The whole display left a bad taste in her mouth. The stiff rows of soldiers on the parade ground, the solemn dignitaries lining the dais, the slow progress of names scrolling across the screen above them all. It was a grim business, and served no purpose she could see. The dead were dead, and this did them no honour. The living had to go on fighting, and all this display gave no comfort.

Onasi, Carth
Onasi, Dustil
Onasi, Morgana

Dodonna shifted her weight from foot to foot in a subtle move familiar to every career soldier, easing the ache of standing too long. The names would never end, she thought. To tally them all, to name every family torn apart, every person lost without record, every good soldier fallen at the hands of the Sith...it was impossible. The list would go on forever.

Onell, Coree
Onen, Albrent
Onepra, Magren

The war was never going to end.

V.

The deck of the Star Forge shuddered under Carth's feet.

He tried to ignore it, tried to focus all his attention on the woman in front of him, to reach her though the haze of evil that surrounded her. He'd known that she had fallen, but there was knowing, and there was knowing. It made his heart ache to see the stain of the Dark Side on her face, to see her beauty marred by evil.

"I had to come," he said. It had felt like a compulsion, like the universe had been dragging him to this point, to this moment. To her.

"You should have stayed wherever you ran to," she said, her voice curiously flat. "You shouldn't have come here."

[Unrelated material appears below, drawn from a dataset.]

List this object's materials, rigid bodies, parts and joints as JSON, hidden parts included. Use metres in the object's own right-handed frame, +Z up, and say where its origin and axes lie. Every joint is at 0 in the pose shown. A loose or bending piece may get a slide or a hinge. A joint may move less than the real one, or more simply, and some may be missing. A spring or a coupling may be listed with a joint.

Carth took a deep breath, trying to quell the sick nervousness in the pit of his stomach. She hadn't struck him down out of hand. He tried to take hope from that. "Maybe not, but I had to come. I love you," he said, rushing to get the words out before she stopped him, before he lost his courage. "Even now, even after all you've done. I love you like I haven't loved anyone or anything since my wife died. I have to believe there is still some good in you. That there's still some part of you I can reach. There's a part of you that believes in hope, and mercy. And love." He reached out, knowing the gesture was futile, knowing he had to try. "Please—"

And she wavered. She made an abortive gesture toward her lightsaber, but her hand dropped back to her side. He could see the doubt in her eyes as she looked at him. He was reaching her, just as he'd known he could. All the time they'd spent together on the Ebon Hawk hadn't been for nothing. She felt for him, loved him the way he loved her, the way he'd thought he'd never love anyone again. Her lips parted, as though she might speak—

"Carth." Revan stepped out of the shadows, where he must have been waiting for just this moment. His face was marked with the same darkness that infected Bastila, the taint of the Dark Side. "I knew I sensed your presence. I should have known you would find a way to meddle in this one last time."

Despite himself, Carth took a step back. "Don't interfere, Revan. This is between me and Bastila." But the moment was gone; Bastila's expression hardened, her eyes going cold as Revan's aura swept over her.

Revan smiled, the calm, reasonable smile that had once won him accolades and adoration across the galaxy. The smile that Carth himself had trusted, often to his own regret. "No, Carth, it isn't. It is between the three of us, just as it's always been. But Bastila didn't choose you. Not before the Leviathan, not after, and not now."

Carth looked at Bastila. "Don't listen to him. Please, Bastila. I love you. We can still leave, there's still time. If you strike him down—"

"No!" She shook her head, stepped away from Carth, and he knew, with a pain so deep it didn't even hurt, that he had lost her irrevocably. "Together, Revan and I will rule the galaxy. It's...it's too late for us. I think it always was. There is nothing you can offer me that I want."

"Whereas I can offer her the galaxy." Revan smiled again, bent, and laid his lips against Bastila's temple. "Strike him down, Bastila," he murmured. "Where we are going, there is no room for him."

Carth closed his eyes and waited for the blow to fall.